Engineering nanoscale solid networks of ionogel for enhanced thermoelectric power output and excellent mechanical properties

Thermoelectric (TE) materials can directly convert heat into electricity, which is of great significance to sustainable development. Thermoelectric ionogels have received extensive attention due to high thermopower and excellent flexibility. However, their low ionic conductivity and poor mechanical properties severely limit their potential applications. Here, engineering the solid network structure of polyvinyl alcohol (PVA) hydrogel by ionic liquids (IL) significantly improves the ionic conductivity as well as the overall thermoelectric properties and mechanical properties. The introduction of 1-ethyl-3-methylimidazolium dicyanamide (EMIM:DCA) into PVA solution before the formation of PVA/IL ionogels reduces the mobility of polymer chains, resulting in significantly reduced crystal size.
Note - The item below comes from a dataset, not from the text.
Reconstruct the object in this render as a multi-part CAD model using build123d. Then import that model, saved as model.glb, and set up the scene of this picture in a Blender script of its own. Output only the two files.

Thus, the microstructure of PVA/IL ionogels promotes the ion transport ability. The ionic conductivity of PVA/IL ionogels increases from 0.77 to 2.78 S m−1, resulting in a power factor 70 times higher than that of PVA hydrogel. In addition, the abundant microcrystalline regions in PVA/IL ionogels with nanoscale network structure can dissipate a large amount of energy and endow the PVA/IL ionogels with excellent mechanical properties, which can greatly broaden the application potential of ionogels.